## [WORK TO COMPLETE]
Each line that follows should be printed again exactly as it stands.
** BEGIN **
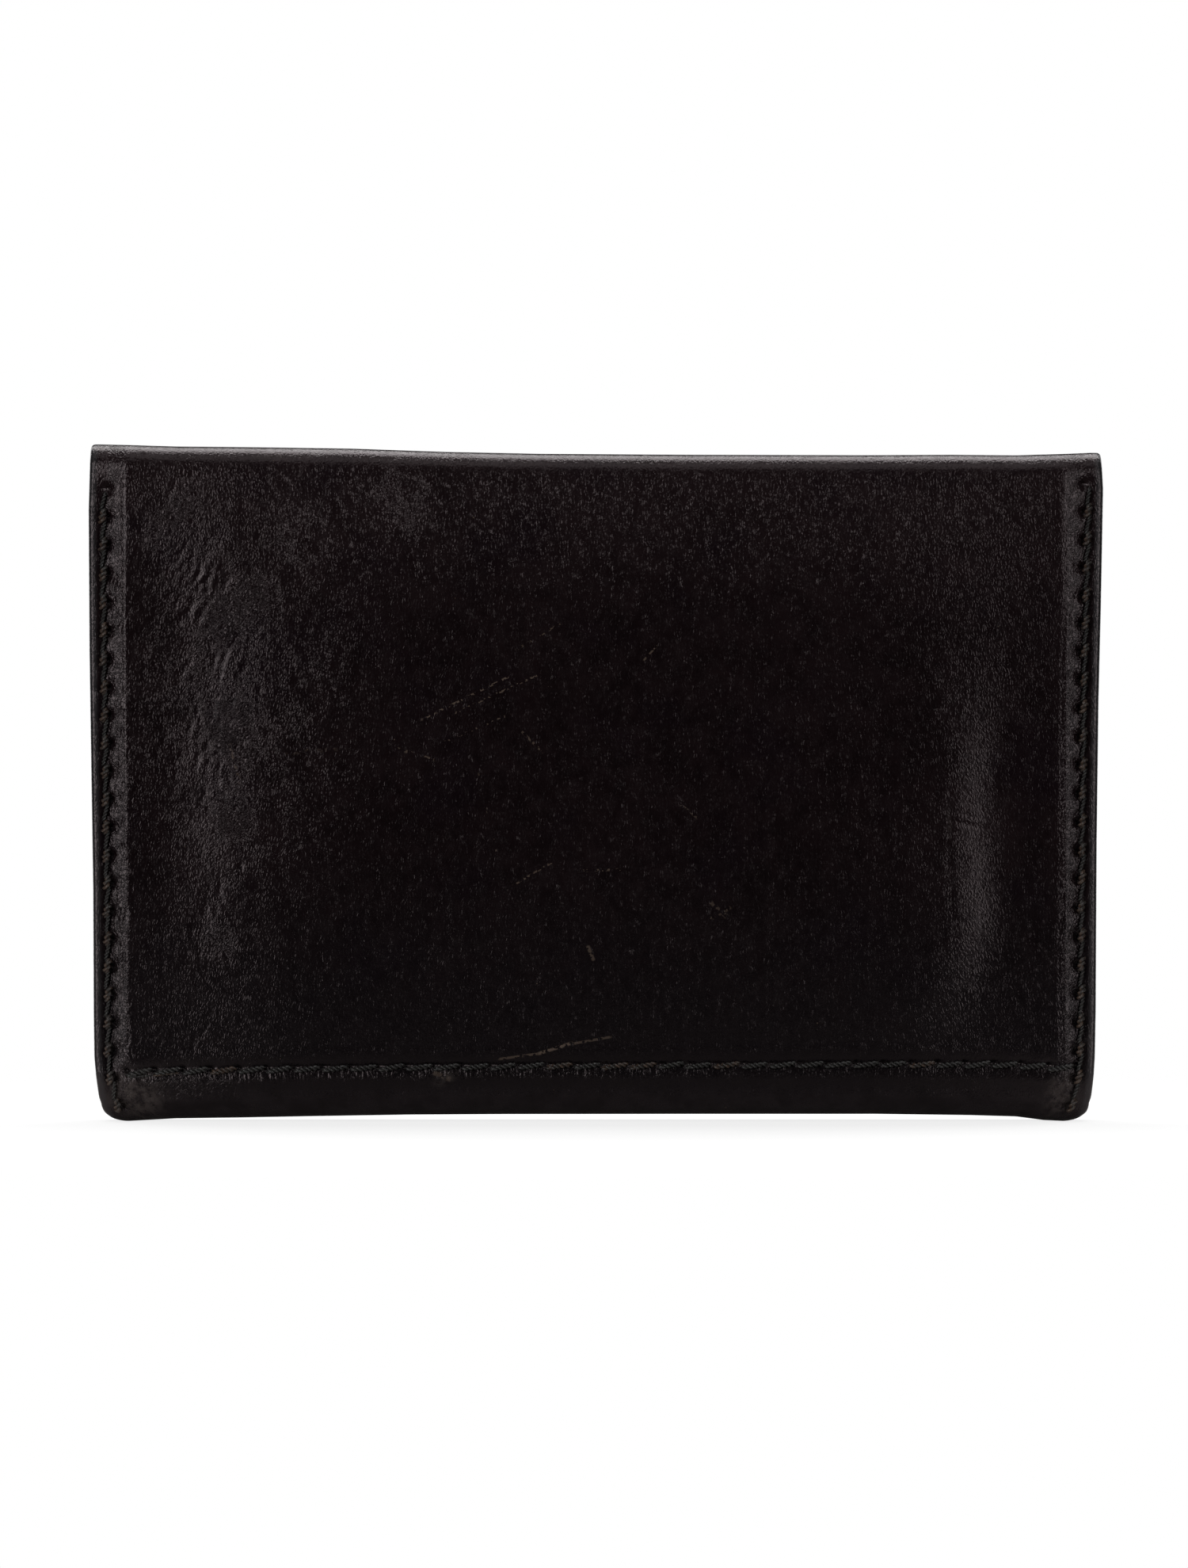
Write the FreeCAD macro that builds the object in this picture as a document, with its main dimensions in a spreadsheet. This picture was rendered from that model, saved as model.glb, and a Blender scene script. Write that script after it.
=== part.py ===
import FreeCAD, Part
import math
import os
import Sketcher

# A flap-over business card case, about 108 x 72 mm and 14 mm deep.
# One long strip of black leather, lined with a thinner skin, makes the front, the base, the back, the
# top and the flap. V-shaped gussets join front and back at the sides, a flat slot pocket is sewn inside
# the back, and a press stud holds the flap.
# X runs across the case, the flap side looks to -Y, the back to +Y and Z is up. The origin is under the
# middle of the case, on the surface that it stands on.
# The leather is cut into separate sub-parts where it folds: each stretch turns with its own body.

DIMS = {
    # the folded leather
    "case_width": 108.0,
    "case_height": 72.0,
    "outer_leather": 1.2,
    "lining_leather": 0.5,
    "pocket_leather": 0.8,
    "gusset_leather": 0.7,
    "corner_radius": 3.0,
    "base_radius": 2.2,
    "crease_radius": 2.5,
    # the room between the layers
    "slot_gap": 0.9,
    "card_gap": 4.6,
    "flap_clearance": 1.4,
    # how far each mouth lies below the top
    "mouth_drop": 3.2,
    "slot_drop": 12.0,
    # the flap
    "flap_depth": 44.0,
    "flap_corner": 9.0,
    # the gussets
    "flange_width": 3.5,
    "gusset_reach": 5.5,
    # the slot pocket, which rises from a flat border
    "pocket_border": 5.0,
    "pocket_slope": 50.0,
    # the seams
    "seam_inset": 2.0,
    "seam_level": 5.7,
    "stitch_pitch": 3.0,
    "stitch_length": 2.5,
    "stitch_slant": 12.0,
    "thread_diameter": 0.6,
    "groove_width": 1.2,
    # the press stud
    "stud_level": 37.5,
    "cap_radius": 6.0,
    "cap_height": 1.2,
    "cap_rim": 0.35,
    "shank_radius": 1.5,
    "socket_radius": 4.8,
    "socket_height": 1.45,
    "socket_sunk": 0.3,
    "socket_bore": 2.6,
    "socket_web": 0.25,
    "socket_chamfer": 0.4,
    "spring_wire": 0.2,
    "spring_play": 0.05,
    "flange_radius": 4.5,
    "flange_thickness": 0.5,
    "flange_sunk": 0.4,
    "post_radius": 1.85,
    "post_neck": 1.6,
    "post_height": 1.1,
    "post_chamfer": 0.3,
    "post_rim": 0.2,
    "neck_height": 0.2,
    "rivet_radius": 1.1,
    "rivet_head": 3.6,
    "rivet_head_thickness": 0.4,
    "patch_radius": 7.5,
    "patch_thickness": 0.3,
}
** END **
## [TASK OUTPUT]
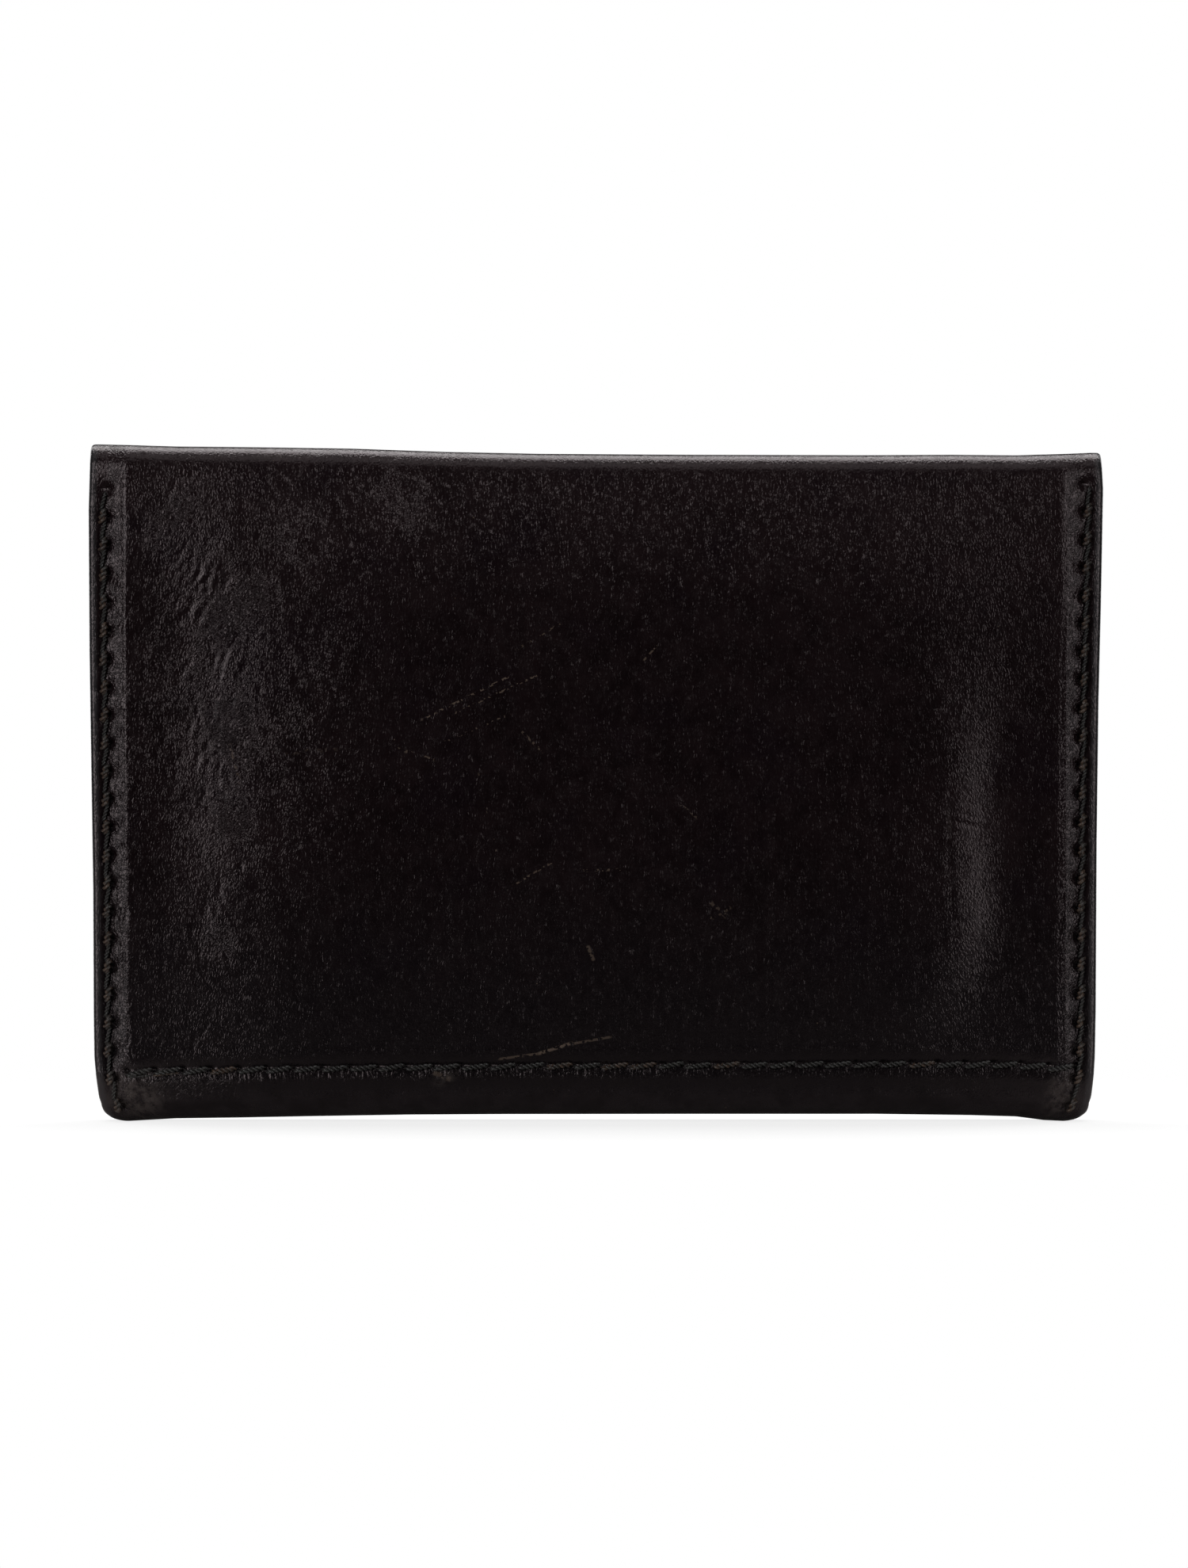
Write the FreeCAD macro that builds the object in this picture as a document, with its main dimensions in a spreadsheet. This picture was rendered from that model, saved as model.glb, and a Blender scene script. Write that script after it.
=== part.py ===
import FreeCAD, Part
import math
import os
import Sketcher

# A flap-over business card case, about 108 x 72 mm and 14 mm deep.
# One long strip of black leather, lined with a thinner skin, makes the front, the base, the back, the
# top and the flap. V-shaped gussets join front and back at the sides, a flat slot pocket is sewn inside
# the back, and a press stud holds the flap.
# X runs across the case, the flap side looks to -Y, the back to +Y and Z is up. The origin is under the
# middle of the case, on the surface that it stands on.
# The leather is cut into separate sub-parts where it folds: each stretch turns with its own body.

DIMS = {
    # the folded leather
    "case_width": 108.0,
    "case_height": 72.0,
    "outer_leather": 1.2,
    "lining_leather": 0.5,
    "pocket_leather": 0.8,
    "gusset_leather": 0.7,
    "corner_radius": 3.0,
    "base_radius": 2.2,
    "crease_radius": 2.5,
    # the room between the layers
    "slot_gap": 0.9,
    "card_gap": 4.6,
    "flap_clearance": 1.4,
    # how far each mouth lies below the top
    "mouth_drop": 3.2,
    "slot_drop": 12.0,
    # the flap
    "flap_depth": 44.0,
    "flap_corner": 9.0,
    # the gussets
    "flange_width": 3.5,
    "gusset_reach": 5.5,
    # the slot pocket, which rises from a flat border
    "pocket_border": 5.0,
    "pocket_slope": 50.0,
    # the seams
    "seam_inset": 2.0,
    "seam_level": 5.7,
    "stitch_pitch": 3.0,
    "stitch_length": 2.5,
    "stitch_slant": 12.0,
    "thread_diameter": 0.6,
    "groove_width": 1.2,
    # the press stud
    "stud_level": 37.5,
    "cap_radius": 6.0,
    "cap_height": 1.2,
    "cap_rim": 0.35,
    "shank_radius": 1.5,
    "socket_radius": 4.8,
    "socket_height": 1.45,
    "socket_sunk": 0.3,
    "socket_bore": 2.6,
    "socket_web": 0.25,
    "socket_chamfer": 0.4,
    "spring_wire": 0.2,
    "spring_play": 0.05,
    "flange_radius": 4.5,
    "flange_thickness": 0.5,
    "flange_sunk": 0.4,
    "post_radius": 1.85,
    "post_neck": 1.6,
    "post_height": 1.1,
    "post_chamfer": 0.3,
    "post_rim": 0.2,
    "neck_height": 0.2,
    "rivet_radius": 1.1,
    "rivet_head": 3.6,
    "rivet_head_thickness": 0.4,
    "patch_radius": 7.5,
    "patch_thickness": 0.3,
}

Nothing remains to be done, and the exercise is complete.